Task ::
Repeat only the lines from the one containing "attach(piece, body)" through the one containing "settle(ring, lamp +", exactly as written, both ends included.

Supplied information ::

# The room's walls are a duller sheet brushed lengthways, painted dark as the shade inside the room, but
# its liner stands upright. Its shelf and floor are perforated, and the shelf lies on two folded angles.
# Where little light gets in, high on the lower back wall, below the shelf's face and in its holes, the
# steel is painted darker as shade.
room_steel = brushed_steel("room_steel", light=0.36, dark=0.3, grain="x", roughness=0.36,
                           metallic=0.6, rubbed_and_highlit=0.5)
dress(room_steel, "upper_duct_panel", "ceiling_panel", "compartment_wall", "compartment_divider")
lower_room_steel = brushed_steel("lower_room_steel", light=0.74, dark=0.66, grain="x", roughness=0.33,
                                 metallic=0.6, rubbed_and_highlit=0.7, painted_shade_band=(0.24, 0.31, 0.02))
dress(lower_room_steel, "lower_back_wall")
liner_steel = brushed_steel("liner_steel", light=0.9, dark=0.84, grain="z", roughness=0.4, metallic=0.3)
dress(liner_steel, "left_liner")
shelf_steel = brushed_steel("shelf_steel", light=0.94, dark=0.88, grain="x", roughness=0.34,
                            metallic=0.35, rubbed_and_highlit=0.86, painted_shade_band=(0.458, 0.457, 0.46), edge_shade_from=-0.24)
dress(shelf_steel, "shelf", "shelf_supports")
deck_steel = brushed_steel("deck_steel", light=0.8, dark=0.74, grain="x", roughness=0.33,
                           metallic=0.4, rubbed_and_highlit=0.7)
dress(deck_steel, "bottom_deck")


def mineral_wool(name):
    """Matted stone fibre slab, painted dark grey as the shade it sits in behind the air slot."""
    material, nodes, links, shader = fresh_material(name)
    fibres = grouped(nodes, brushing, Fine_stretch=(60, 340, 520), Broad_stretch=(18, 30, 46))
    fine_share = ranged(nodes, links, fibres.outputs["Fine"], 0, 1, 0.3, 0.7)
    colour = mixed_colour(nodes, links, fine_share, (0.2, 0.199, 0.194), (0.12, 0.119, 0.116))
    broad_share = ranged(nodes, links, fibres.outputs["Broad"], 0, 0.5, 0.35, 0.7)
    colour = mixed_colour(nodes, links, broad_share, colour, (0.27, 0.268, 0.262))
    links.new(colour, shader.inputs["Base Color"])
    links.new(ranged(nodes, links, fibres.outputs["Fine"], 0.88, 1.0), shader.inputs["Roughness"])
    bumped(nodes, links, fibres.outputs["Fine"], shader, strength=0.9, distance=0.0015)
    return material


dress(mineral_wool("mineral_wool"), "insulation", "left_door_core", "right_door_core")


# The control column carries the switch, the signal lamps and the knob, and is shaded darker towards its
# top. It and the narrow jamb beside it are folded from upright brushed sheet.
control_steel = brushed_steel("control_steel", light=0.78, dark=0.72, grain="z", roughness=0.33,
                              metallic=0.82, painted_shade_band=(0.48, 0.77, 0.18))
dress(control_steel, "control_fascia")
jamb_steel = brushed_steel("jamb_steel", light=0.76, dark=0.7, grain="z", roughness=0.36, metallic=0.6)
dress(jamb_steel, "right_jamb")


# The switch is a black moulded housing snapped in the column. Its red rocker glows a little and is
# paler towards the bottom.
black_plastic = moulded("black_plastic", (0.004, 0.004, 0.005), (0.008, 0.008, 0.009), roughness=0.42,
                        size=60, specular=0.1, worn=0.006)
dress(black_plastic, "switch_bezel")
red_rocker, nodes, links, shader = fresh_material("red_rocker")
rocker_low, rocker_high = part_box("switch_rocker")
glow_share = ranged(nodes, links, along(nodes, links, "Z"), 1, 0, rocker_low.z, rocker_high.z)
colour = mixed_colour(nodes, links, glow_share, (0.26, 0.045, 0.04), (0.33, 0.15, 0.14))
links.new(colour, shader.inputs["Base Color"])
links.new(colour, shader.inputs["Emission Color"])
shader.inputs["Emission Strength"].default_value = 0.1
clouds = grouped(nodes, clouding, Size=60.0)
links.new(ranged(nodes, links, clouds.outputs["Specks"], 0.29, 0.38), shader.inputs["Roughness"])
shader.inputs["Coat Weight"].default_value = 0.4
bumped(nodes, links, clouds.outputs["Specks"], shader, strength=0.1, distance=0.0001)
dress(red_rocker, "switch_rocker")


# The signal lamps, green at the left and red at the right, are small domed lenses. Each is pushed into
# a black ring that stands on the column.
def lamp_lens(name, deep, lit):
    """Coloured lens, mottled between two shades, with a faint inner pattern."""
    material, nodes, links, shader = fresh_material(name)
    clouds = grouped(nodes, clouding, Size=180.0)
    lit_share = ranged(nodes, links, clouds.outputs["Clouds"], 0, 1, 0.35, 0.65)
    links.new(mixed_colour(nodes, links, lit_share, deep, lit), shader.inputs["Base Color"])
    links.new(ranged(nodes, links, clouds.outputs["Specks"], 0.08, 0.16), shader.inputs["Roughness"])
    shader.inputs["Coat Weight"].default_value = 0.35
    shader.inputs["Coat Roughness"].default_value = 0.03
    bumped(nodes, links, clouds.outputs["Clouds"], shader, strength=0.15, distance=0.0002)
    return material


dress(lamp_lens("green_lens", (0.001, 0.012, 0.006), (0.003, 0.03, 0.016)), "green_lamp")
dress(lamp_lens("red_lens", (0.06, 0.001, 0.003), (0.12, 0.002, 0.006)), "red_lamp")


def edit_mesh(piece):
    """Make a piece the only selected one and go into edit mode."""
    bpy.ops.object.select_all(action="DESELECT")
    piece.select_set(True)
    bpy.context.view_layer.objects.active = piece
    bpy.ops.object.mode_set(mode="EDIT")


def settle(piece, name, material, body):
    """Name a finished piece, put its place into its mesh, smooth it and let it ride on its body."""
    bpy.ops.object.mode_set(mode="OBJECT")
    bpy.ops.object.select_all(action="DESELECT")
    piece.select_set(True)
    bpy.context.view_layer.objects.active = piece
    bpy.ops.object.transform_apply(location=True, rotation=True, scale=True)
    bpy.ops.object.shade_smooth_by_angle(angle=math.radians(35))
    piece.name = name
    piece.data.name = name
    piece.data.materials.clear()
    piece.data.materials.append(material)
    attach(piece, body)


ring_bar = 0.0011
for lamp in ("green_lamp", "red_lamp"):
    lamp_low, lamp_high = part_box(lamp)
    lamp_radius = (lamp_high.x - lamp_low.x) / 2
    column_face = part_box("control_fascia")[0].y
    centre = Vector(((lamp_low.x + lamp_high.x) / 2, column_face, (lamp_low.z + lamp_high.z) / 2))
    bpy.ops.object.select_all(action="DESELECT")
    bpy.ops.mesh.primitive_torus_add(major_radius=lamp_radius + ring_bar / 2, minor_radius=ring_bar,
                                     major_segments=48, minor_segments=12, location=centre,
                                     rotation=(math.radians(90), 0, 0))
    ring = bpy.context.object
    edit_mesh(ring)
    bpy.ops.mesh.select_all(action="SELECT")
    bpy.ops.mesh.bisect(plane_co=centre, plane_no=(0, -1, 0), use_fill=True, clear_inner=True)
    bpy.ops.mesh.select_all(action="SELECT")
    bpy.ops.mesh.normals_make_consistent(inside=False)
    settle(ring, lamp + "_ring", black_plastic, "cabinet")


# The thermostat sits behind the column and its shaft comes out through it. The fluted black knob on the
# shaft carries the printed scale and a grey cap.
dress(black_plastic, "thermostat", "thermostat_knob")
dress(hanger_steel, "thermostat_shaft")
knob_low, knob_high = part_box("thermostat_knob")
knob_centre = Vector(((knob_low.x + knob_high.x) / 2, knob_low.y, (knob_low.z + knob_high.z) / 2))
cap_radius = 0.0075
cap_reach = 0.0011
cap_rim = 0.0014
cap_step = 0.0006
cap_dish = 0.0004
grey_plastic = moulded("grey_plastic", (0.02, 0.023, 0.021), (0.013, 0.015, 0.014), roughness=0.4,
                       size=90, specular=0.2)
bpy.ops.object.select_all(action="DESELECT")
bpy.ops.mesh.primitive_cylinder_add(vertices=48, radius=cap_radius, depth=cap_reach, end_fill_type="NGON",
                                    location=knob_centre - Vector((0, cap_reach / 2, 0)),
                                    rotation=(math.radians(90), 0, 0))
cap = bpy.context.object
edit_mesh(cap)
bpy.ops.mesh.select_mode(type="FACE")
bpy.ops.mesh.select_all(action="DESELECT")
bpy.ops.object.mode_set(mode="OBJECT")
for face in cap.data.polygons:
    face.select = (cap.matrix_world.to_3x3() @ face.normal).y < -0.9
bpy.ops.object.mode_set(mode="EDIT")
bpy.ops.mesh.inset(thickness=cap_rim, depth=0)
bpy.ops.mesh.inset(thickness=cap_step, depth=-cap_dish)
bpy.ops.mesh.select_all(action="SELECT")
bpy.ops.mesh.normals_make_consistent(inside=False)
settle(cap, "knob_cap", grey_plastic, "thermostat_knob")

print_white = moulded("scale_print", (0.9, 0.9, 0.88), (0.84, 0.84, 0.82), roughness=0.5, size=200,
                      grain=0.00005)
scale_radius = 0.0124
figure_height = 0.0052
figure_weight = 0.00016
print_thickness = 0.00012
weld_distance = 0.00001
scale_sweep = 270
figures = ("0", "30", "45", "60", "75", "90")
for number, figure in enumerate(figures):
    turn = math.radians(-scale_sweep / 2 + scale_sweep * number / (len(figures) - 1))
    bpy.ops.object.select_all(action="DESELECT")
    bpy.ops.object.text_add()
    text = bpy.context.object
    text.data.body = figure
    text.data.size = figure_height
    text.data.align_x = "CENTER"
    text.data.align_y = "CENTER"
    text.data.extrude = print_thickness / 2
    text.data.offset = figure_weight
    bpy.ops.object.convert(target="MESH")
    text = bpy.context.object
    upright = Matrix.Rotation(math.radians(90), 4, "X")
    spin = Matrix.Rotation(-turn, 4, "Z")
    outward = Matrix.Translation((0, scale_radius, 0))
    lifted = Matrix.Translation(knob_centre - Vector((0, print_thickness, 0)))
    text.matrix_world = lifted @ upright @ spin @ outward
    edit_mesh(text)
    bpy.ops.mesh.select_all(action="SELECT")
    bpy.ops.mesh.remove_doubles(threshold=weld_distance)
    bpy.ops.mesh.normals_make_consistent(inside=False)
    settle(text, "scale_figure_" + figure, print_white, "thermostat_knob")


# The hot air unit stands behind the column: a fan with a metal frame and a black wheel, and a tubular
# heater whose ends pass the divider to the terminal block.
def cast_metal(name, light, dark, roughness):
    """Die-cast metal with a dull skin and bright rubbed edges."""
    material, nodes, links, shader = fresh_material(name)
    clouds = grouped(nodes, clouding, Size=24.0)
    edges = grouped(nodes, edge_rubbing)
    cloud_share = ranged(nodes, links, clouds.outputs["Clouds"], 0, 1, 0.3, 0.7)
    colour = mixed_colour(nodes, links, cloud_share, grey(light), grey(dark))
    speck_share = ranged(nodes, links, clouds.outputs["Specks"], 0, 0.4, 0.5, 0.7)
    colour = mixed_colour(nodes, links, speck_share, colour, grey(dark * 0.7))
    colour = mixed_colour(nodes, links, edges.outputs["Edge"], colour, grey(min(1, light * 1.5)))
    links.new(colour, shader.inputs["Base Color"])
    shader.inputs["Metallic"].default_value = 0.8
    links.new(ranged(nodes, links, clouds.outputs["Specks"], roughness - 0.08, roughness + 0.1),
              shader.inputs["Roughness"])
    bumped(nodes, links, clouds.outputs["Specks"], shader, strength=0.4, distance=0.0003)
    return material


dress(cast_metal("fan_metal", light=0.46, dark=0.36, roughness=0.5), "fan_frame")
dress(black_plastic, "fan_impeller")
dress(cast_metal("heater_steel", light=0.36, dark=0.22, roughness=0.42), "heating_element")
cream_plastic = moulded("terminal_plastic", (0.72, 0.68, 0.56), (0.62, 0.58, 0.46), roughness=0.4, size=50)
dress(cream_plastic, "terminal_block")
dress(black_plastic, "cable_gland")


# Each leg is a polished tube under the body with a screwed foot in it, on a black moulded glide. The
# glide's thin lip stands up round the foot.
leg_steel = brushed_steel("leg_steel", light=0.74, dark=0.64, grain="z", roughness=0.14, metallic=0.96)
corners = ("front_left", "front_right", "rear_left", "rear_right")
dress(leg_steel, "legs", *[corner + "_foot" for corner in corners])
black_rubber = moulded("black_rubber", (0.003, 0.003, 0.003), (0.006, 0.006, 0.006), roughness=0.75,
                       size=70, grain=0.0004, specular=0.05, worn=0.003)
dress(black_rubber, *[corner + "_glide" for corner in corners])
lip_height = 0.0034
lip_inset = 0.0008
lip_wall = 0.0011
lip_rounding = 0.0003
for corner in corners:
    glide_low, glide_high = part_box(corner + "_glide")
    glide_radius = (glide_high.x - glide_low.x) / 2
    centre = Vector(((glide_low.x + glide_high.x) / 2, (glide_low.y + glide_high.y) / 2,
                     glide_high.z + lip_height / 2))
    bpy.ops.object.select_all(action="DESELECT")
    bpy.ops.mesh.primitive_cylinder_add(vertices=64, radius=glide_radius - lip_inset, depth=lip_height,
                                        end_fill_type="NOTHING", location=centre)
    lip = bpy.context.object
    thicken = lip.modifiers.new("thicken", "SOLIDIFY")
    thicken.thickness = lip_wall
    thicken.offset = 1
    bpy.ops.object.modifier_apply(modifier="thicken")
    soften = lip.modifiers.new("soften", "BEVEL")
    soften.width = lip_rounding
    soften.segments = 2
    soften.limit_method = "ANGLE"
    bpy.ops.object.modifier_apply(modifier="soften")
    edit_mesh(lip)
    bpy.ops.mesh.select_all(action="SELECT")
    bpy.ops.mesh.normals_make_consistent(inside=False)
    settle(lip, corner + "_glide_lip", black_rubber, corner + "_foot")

Answer for this exercise ::
    attach(piece, body)


ring_bar = 0.0011
for lamp in ("green_lamp", "red_lamp"):
    lamp_low, lamp_high = part_box(lamp)
    lamp_radius = (lamp_high.x - lamp_low.x) / 2
    column_face = part_box("control_fascia")[0].y
    centre = Vector(((lamp_low.x + lamp_high.x) / 2, column_face, (lamp_low.z + lamp_high.z) / 2))
    bpy.ops.object.select_all(action="DESELECT")
    bpy.ops.mesh.primitive_torus_add(major_radius=lamp_radius + ring_bar / 2, minor_radius=ring_bar,
                                     major_segments=48, minor_segments=12, location=centre,
                                     rotation=(math.radians(90), 0, 0))
    ring = bpy.context.object
    edit_mesh(ring)
    bpy.ops.mesh.select_all(action="SELECT")
    bpy.ops.mesh.bisect(plane_co=centre, plane_no=(0, -1, 0), use_fill=True, clear_inner=True)
    bpy.ops.mesh.select_all(action="SELECT")
    bpy.ops.mesh.normals_make_consistent(inside=False)
    settle(ring, lamp + "_ring", black_plastic, "cabinet")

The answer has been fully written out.